In der Tat erscheinen die Regeln, nach denen auf Facebook über Löschungen entschieden wird, bestenfalls als intransparent. Gruppierungen wie die NPD-Jugendorganisation JN etwa zählen die Moderatoren des sozialen Netzwerks als „Hassorganisationen“. Gelöscht werden diese Seiten, so die Richter, aber nicht - obwohl sie in unorganisierter Form Hass schüren würden. Tatsächlich wurde die Seite des JN-Bundesverbandes in der Vergangenheit mehrfach gesperrt, auch zum Zeitpunkt des Verfassens war sie auf der Plattform nicht zu erreichen.
Facebook - (k)ein Online-Hinterzimmer?
Das Urteil verdeutlicht: In Zeiten von Online-Wahlkampf und Social-Bots ist Facebook kein isolierter Privatraum mehr, es ist ein Teil der Öffentlichkeit. „Insbesondere für nicht-etablierte Akteure, die sonst über wenig Medienaufmerksamkeit verfügen“ werden soziale Medien immer wichtiger, sagt Dr. Christian Nuernbergk, Medienwissenschaftler an der Uni Trier. Für viele Nutzer sei Facebook mittlerweile wie ein „Zugang zum Netz selbst“. Das soziale Netzwerk sei aber nicht die einzige Plattform dieser Art, „auch im Internet gibt es Alternativen“. Nuernbergk betont zudem, dass soziale Plattformen, anders als der Staat, nicht unmittelbar dazu verpflichtet seien, die Meinungsfreiheit zu gewährleisten. Schließlich können private Betreiber eigene Regeln aufstellen, denen Nutzer durch ihre Registrierung zustimmen.
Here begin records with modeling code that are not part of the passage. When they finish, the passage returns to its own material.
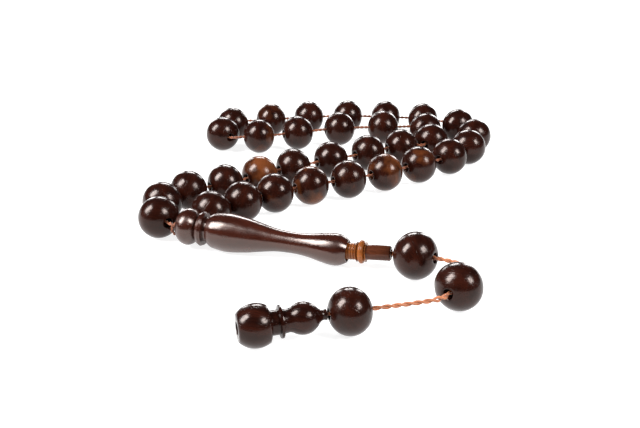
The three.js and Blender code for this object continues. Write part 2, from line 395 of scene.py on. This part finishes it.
def half_ellipse(middle, half_length, radius, start, end, steps):
    first = math.acos(max(-1, min(1, (middle - start) / half_length)))
    final = math.acos(max(-1, min(1, (middle - end) / half_length)))
    points = []
    for i in range(steps + 1):
        turn = first + (final - first) * i / steps
        points.append((middle - half_length * math.cos(turn), radius * math.sin(turn)))
    return points


def turned_piece(name, outline, place, eased, steps, light_wood, grain_turn):
    """Spins the outline, pairs of a place on the axis and a radius, into a closed turned piece.
    eased gives the corners that the turner rounds, as their number in the outline and a radius.
    light_wood, from a place on the axis, says how much of the paler sapwood shows there."""
    stock = bmesh.new()
    corners = [stock.verts.new((along, 0, radius)) for along, radius in outline]
    for a, b in zip(corners, corners[1:] + corners[:1]):
        stock.edges.new((a, b))
    for number, rounding in eased:
        bmesh.ops.bevel(
            stock,
            geom=[corners[number]],
            offset=rounding,
            segments=3,
            profile=0.5,
            affect="VERTICES",
            material=-1,
        )
    bmesh.ops.spin(
        stock,
        geom=stock.verts[:] + stock.edges[:],
        cent=(0, 0, 0),
        axis=(1, 0, 0),
        angle=2 * math.pi,
        steps=steps,
        use_merge=True,
    )
    bmesh.ops.remove_doubles(stock, verts=stock.verts, dist=WELD)
    bmesh.ops.recalc_face_normals(stock, faces=stock.faces)
    # The grain runs through the block that the piece is turned from, so it is kept with the piece.
    grain = stock.verts.layers.float_vector.new("grain")
    tone = stock.verts.layers.float.new("light_wood")
    shift = Vector((chooser.uniform(0, 90), chooser.uniform(0, 90), chooser.uniform(0, 90)))
    for vert in stock.verts:
        vert[grain] = grain_turn @ (vert.co * 1000) + shift
        vert[tone] = light_wood(vert.co.x)
    # The lathe's fine marks run round the piece: u goes along its axis and v round it.
    lathe = stock.loops.layers.uv.new("lathe")
    for face in stock.faces:
        face_middle = face.calc_center_median()
        face_turn = math.atan2(face_middle.z, face_middle.y)
        for loop in face.loops:
            turn = math.atan2(loop.vert.co.z, loop.vert.co.y)
            turn += 2 * math.pi * round((face_turn - turn) / (2 * math.pi))
            loop[lathe].uv = (loop.vert.co.x * 20, turn / (2 * math.pi))
    stock.transform(place)
    mesh = bpy.data.meshes.new(name)
    stock.to_mesh(mesh)
    stock.free()
    mesh.shade_smooth()
    mesh.set_sharp_from_angle(angle=math.radians(50))
    piece = bpy.data.objects.new(name, mesh)
    bpy.context.scene.collection.objects.link(piece)
    return piece


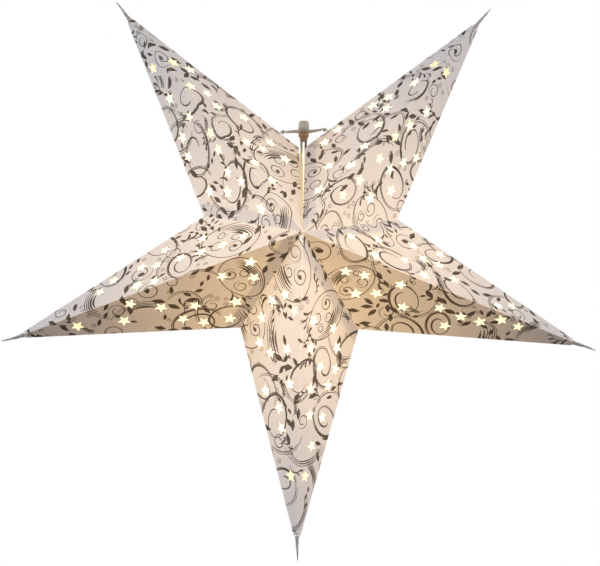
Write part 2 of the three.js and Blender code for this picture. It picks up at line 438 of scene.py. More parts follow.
def eyed_spiral(rng, size):
    """A thin spiral, radius size times (1 - 0.62 s), closing on a big dark eye."""
    s = steps(60)
    angle = 2 * np.pi * 1.3 * s
    line = size * (1 - 0.62 * s) * np.exp(1j * angle)
    marks = [stroke(line, (0.38 + 0.34 * s) * thin_ends(s, 0.3))]
    t = steps(14)
    eye = 0.21 * size
    radial = line[-1] / abs(line[-1])
    place = line[-1] - 1.15 * eye * radial
    marks.append(stroke(place + 1j * radial * eye * 2.7 * (t - 0.5), eye * thin_ends(t, 0.55)))
    return marks


def curl(rng, size):
    """An open C-shaped spiral of one and a quarter turns."""
    s = steps(44)
    line = size * (1 - 0.6 * s) * np.exp(2j * np.pi * 1.25 * s)
    return [stroke(line, (0.40 + 0.25 * s) * thin_ends(s, 0.3))]


def comma_fan(rng, size, count=None):
    """Three to five fat commas that spread from one root, each shorter than the last."""
    count = count or rng.integers(3, 6)
    bend = rng.choice([-1, 1]) * 0.75
    marks = []
    for i in range(count):
        turn = np.exp(1j * (0.46 * (i - count / 2)))
        length = size * (1 - 0.15 * i)
        marks += comma((0.5 * size + length) * turn, -turn, length, 0.25 * length, bend)
    return marks


def leafy_stem(rng, size):
    """An S-shaped double stem with leaves in pairs along it."""
    s = steps(40)
    line = size * (2 * s - 1) * np.exp(0.8j * (2 * s - 1) * rng.choice([-1, 1]))
    way = np.gradient(line) / abs(np.gradient(line))
    marks = [stroke(line, 0.55 * thin_ends(s, 0.3)),
             stroke(line + 2.0j * way, 0.34 * thin_ends(s, 0.4))]
    for at in range(5, 38, 8):
        side = 1 if (at // 8) % 2 else -1
        outward = way[at] * np.exp(0.75j * side)
        marks += leaf(line[at] + 1.4j * side * way[at], outward, rng.uniform(9.5, 12), 4.4)
    return marks


def wheat(rng, size):
    """A curved stalk with pairs of small grains towards its end."""
    s = steps(24)
    line = size * s * np.exp(0.9j * s)
    way = np.gradient(line) / abs(np.gradient(line))
    marks = [stroke(line, 0.34 * thin_ends(s, 0.4))]
    for at in range(8, 24, 3):
        for side in (-1, 1):
            marks += comma(line[at] + 3.2 * way[at] * np.exp(0.7j * side),
                           -way[at] * np.exp(0.7j * side), 3.2, 1.5, 0.2)
    return marks


def bundle(rng, size, lines=None, bow=None):
    """Nested arcs like combed hair: three thin lines outside, then up to two swollen bars
    further in."""
    s = steps(44)
    marks = []
    bow = bow or rng.uniform(0.9, 1.35)
    lines = lines or rng.integers(3, 6)
    for i, inset in enumerate((0.0, 0.085, 0.165, 0.265, 0.385)[:lines]):
        angle = bow * (2 * s - 1) * (1 - 0.10 * i) + 0.10 * i
        line = size * (1 - inset) * (np.cos(angle) + 1.28j * np.sin(angle))
        swollen = 0.40 + 0.12 * i if i < 3 else 0.40 + 0.032 * size
        marks.append(stroke(line - 0.2 * size, swollen * thin_ends(s, 0.6 if i < 3 else 1.3)))
    return marks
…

Der Fall am Landgericht Dresden ist allerdings nicht der erste Prozess, in dem Nutzer gegen Eingriffe durch Facebook vorgehen. Erst kürzlich klagte eine linke Aktivistin erfolgreich gegen eine Sperre auf der Plattform. Unter Juristen scheint also allmählich ein Sinneswandel einzusetzen.
Für Rechtsextreme und Rechtspopulisten dürfte die Entscheidung derweil ein positives Signal sein: Trotz des Netzwerkdurchsetzungsgesetzes, gegen das Rechte Sturm liefen und Staatszensur prophezeiten, lassen sich rassistische und anderweitig diffamierende Kommentare im Netz durchaus als legitime Meinungsäußerungen verteidigen - zur Not auch per Anwalt.